PLA (Poll Active) Enables poll delimit to be sent to the transmit module when a poll is detected.
POC (Power On Clear) Establishes all initial conditions for receive module during system connection.
POLL (Poll) Signal for activating non-priority loop devices (Operator code 1000000) Negative POLDEL (Poll Delimit) Signal to delimit loop poll condition to the transmit module.
PREPOLL (Prepoll) Start bit signal for activating priority (Red) units and for alerting non-priority (White) units that they may be activated on the next message if they are in the next position on the loop after the last white unit to transmit. (Operator code plus start bit 10000000) RBSCC (Receive Busy Select Call Control) Busy to a SELECT call control message.
RBSCD (Receive Busy Select Call Data) Busy to a SELECT call data message.
RDTDEL (Receive Data Delimit) Signal which delimits the control parameters or data portion of a CONNECT message.
RESDEL (Response Delimit) Signal which delimits response field to the transmit module.
RXDAT (Receive Data) Data line from RGT.
SENPPOL (Send Prepoll) Requests the transmit module to send a prepoll signal or start bit.
TE (Tap Enable) synchronously routes data from regenerative tap unit (RGT) to receive module after POC.
XMTAC (Transmit Active) Signal which delimits the condition which implies that the transmit module has sent a SELECT call message.
The purpose of the receive module is to take the incoming message and check its operator, address and response portions to determine the type of message being received along with checking its parity to make sure there are no mistakes in the message before transferring the message into the data buffer and/or indicating to the transmit control section of the LRT to send a return response of ACK, NAK, etc. The message used in one embodiment of the invention comprised first a start bit of one digit, an operand or operator code of seven digits, a called address vector of 24 bits, a data portion of either 40 or 1,024 bits depending upon the operator portion, a check field of 24 bits, and a response field of 8 bits.
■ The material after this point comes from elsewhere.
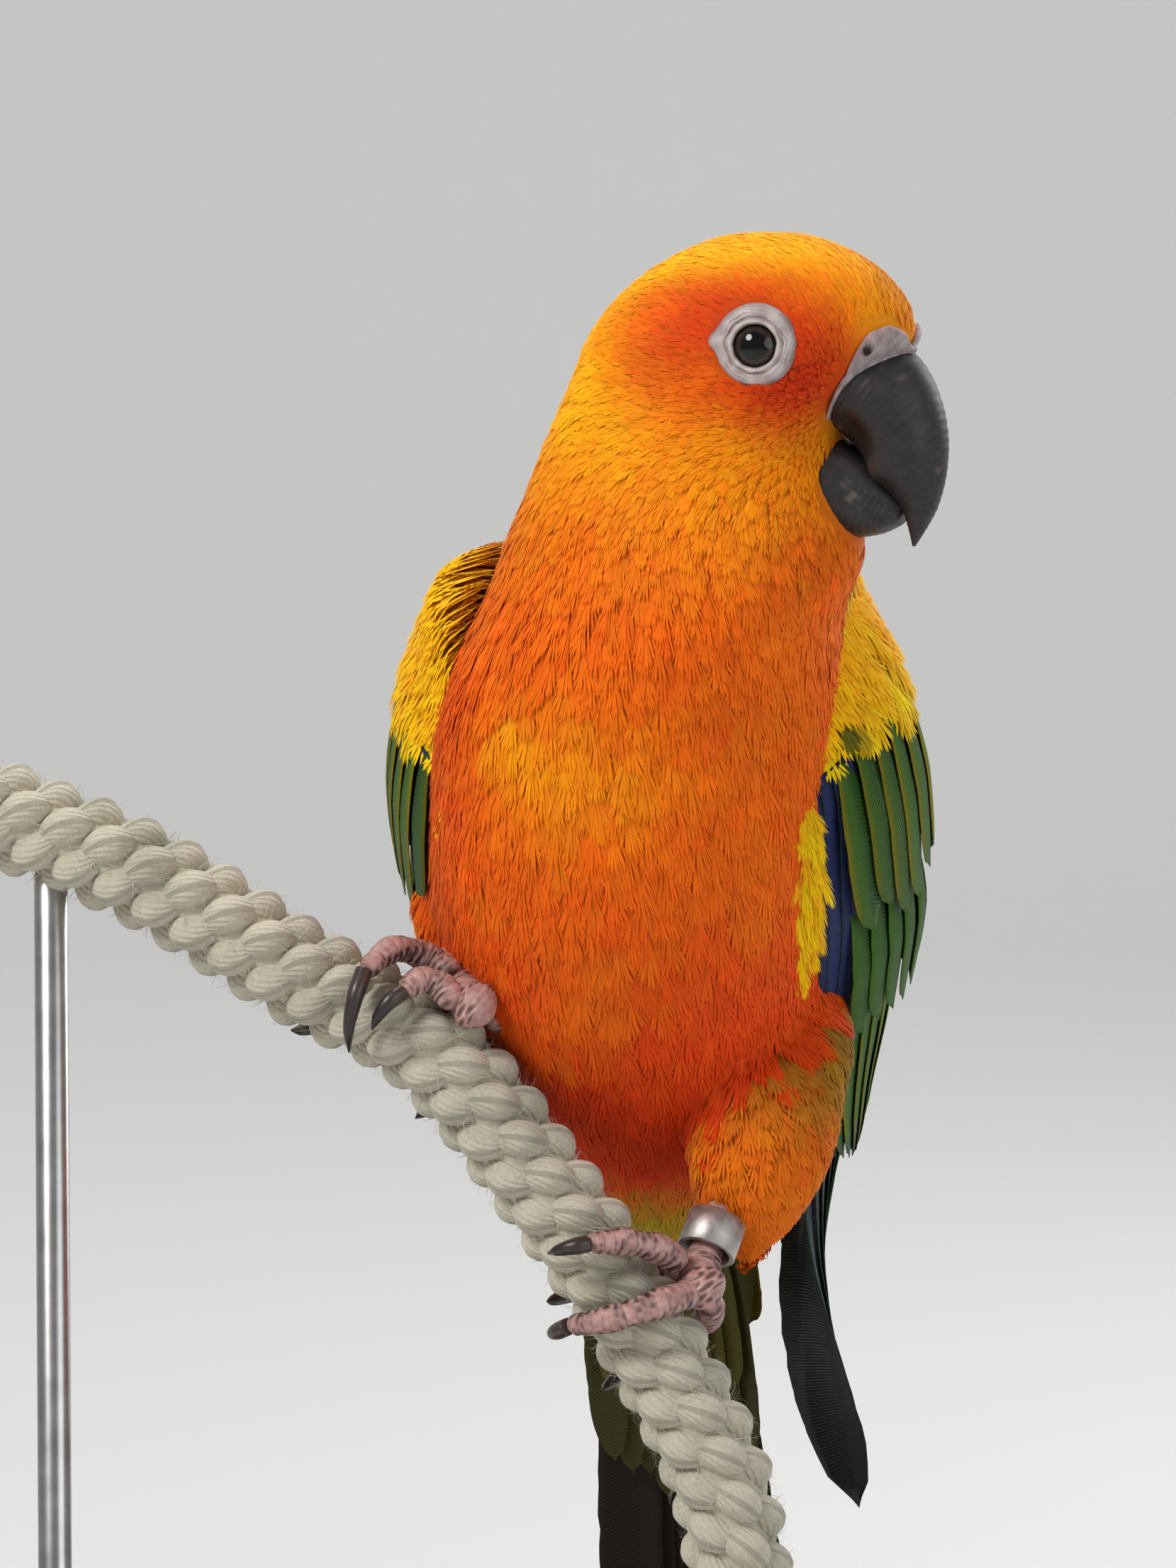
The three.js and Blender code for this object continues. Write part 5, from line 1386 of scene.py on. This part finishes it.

The 40-bit data field is utilized for control messages while the 1,024-bit data field is used for data messages. The operator register 354 is enabled from the OPSC input and the output is decoded via decode block 360 which provides an input to sequence control 352. The address register 356 is enabled by the output ADRSC for comparing the received address with the address supplied from the address strap input to address compare circuit 362 to determine whether or not the address is the same as the present station. The address strap is used so that the address of a station can be changed to any given call code.
The response register 358 continuously receives input data and the output is merely ignored until the proper time. This proper time is obtained by checking the operator to determine whether a call word is a data or control message and then using the bit count decode 372 and the operator counter 368 to determine the proper time to start checking the response decode and the ending of this check 8 bits later. Since the time at which parity check occurs depends upon the type of word, this circuit is also dependent upon the response obtained from operator decode 360. Thus, an input labeled parity shift delimit is utilized to enable the parity check circuit only during the proper time.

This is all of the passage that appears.